Zlatan, il genio senza cuore che fa assist solo a se stesso

di Beppe Di Corrado

Zlatan mastica una gomma, forma una pallina con i denti, la sputa verso il suo piede, comincia a palleggiare, poi la calcia verso l’alto, la riprende in bocca e ricomincia a masticare. È facile o difficile? «Divertente». Punto.
Ibrahimovic è un genio strafottente. Gioca per se stesso prima che per gli altri. Forse fanno tutti così, solo che lui lo fa con meno pudore. Giusto, sbagliato, boh. Non ci sono risposte certe perché dipende sempre dal risultato: quelli come Ibra fanno vincere le partite da soli, poi si sciolgono all’improvviso, allora disegnano il loro destino mediatico su quest’altalena pallonara. Ora Zlatan è giù, senza spinta e senza voglia, senza grinta. Dice e non dice. Sa di essere decisivo e sa anche che non sa stare in un posto più di un po’. Ci sono calciatori che non riescono a essere odiati neppure dagli avversari, altri che finiscono per essere sopportati persino dai compagni e dai tifosi. Ibra sta qui e se non fosse il migliore non potrebbe campare. Parla degli altri senza paura, con quella punta di presunzione che fa parte della sua vita come del suo naso. Allora «Zidane è stato molto più forte di Platini», «Cassano è più pericoloso di Totti». Nemici? Dice che ce ne ha già tanti. È un modo d’essere, d’apparire, di vivere: a più persone sta sulle palle, meglio si sente. È Al Pacino di “Scarface”: «Volete fare la guerra a me? Allora state facendo la guerra con il migliore (...). Volete uccidermi? Vi ci vuole un esercito per uccidermi».
Contro, invece che con: contro come nell’ultimo Inter-Lazio, quando ha zittito la curva con un gestaccio. Contro come quando se ne è andato dalla Juventus che stava per retrocedere. Ibra ha cervello, classe, potenza, ma non cuore. Non si lega, non si affeziona, non si intenerisce. Esiste lui. Il Barça è campione d’Europa e lui è convinto che lì farà e vincerà di più che in Italia. Non c’è altra ragione o spiegazione. Zlatan va dove lo porta l’individualismo e non necessariamente i soldi. Non mente, almeno. Non si nasconde dietro una moglie o dietro una scelta di vita. Non ha bisogno perché sa perfettamente di essere uno dei cinque giocatori più forti del mondo, perché è cosciente che lo vuole chi cerca un attaccante che cambia il calcio, che lo rivoluziona, che lo trasforma nell’uno contro tutti.

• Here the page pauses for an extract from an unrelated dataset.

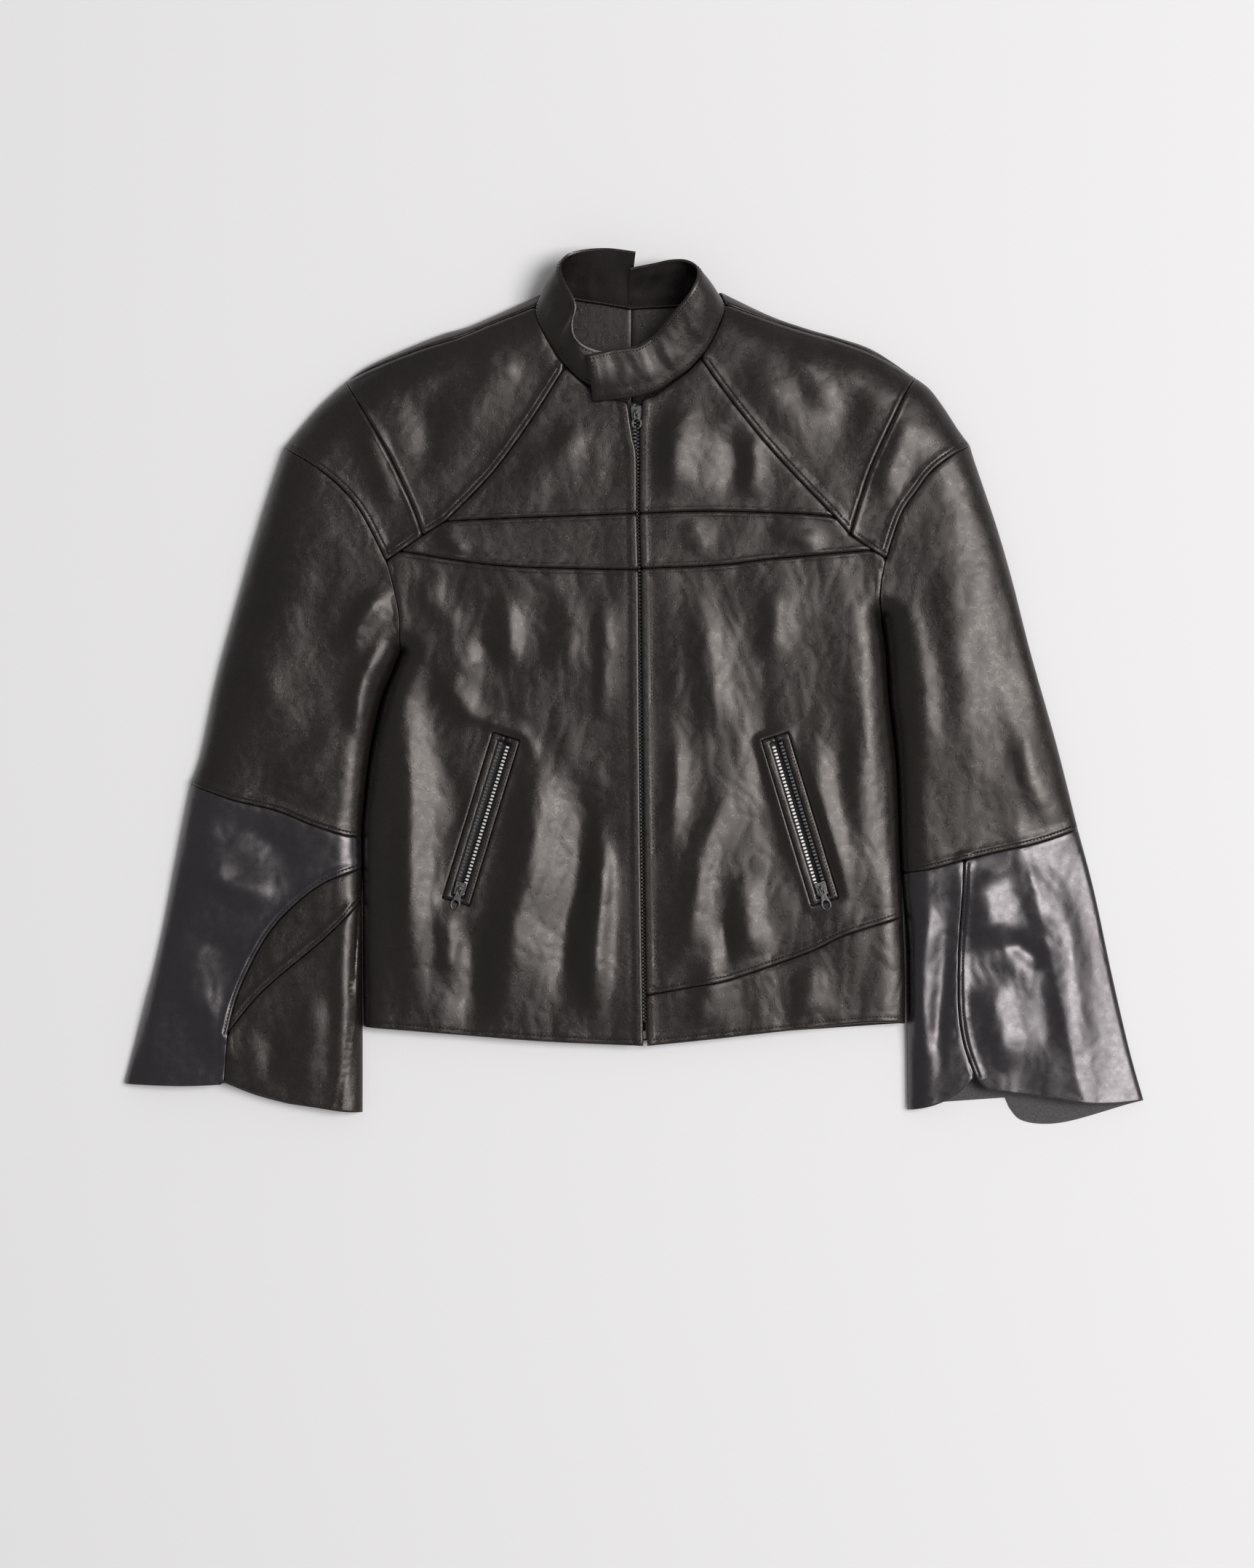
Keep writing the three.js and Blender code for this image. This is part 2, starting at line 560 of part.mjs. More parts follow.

Gol, assist, spettacolo, forza, classe, sfida, botte, veleno. Vince perché è forte, tecnico, potente, furbo, infame. Perché è il pallone, lo tocca, lo accarezza, lo ammaestra, lo comprende, lo scarica in porta. Non accetta la sconfitta. Quella personale, ovviamente. Perché quella di squadra è solo un ostacolo a un disegno profondamente egocentrico. Ibra sa tutto e mette ogni cosa al suo servizio. Non ha padrini e non vuole padroni, così si dimentica spesso di chi l’ha fatto diventare quello che è: la gente. Per Zlatan equivale a zero, forse di meno.
Non si fa amare, non ama. Non si fa adorare, non adora. Ajax, Juventus, Inter, Barcellona, per lui è tutto la stessa cosa. Anaffettivo e antiromantico: toglie l’ipocrisia, annulla il sentimentalismo. Il giorno della presentazione all’Inter, con la maglietta nerazzurra in mano, con un sorriso così, con Oriali e Branca e Moratti accanto, eccolo lui: «Da piccolo tifavo per l’Inter. Sono arrivato in una squadra molto forte, il mio futuro è qua. Sono stato molto professionale, ho rispettato il mio contratto ma alla fine si è presentata questa occasione e siamo rimasti tutti contenti, io, l’Inter e anche la Juve. Questo è il calcio, dovevo pensare al mio futuro e il mio futuro è qui. Mi dispiace per i tifosi juventini, ma la vita continua». Irriconoscente o professionista estremo, non ci sarà mai una risposta.

Ci sono i gol e le giocate. Chi se le godrà e chi le rimpiangerà, poi anche ai primi toccherà il destino dei secondi. Fino alla fine, fino al triplice fischio. Fino alla prossima dichiarazione: «Io sono Ibra e vivo alla giornata».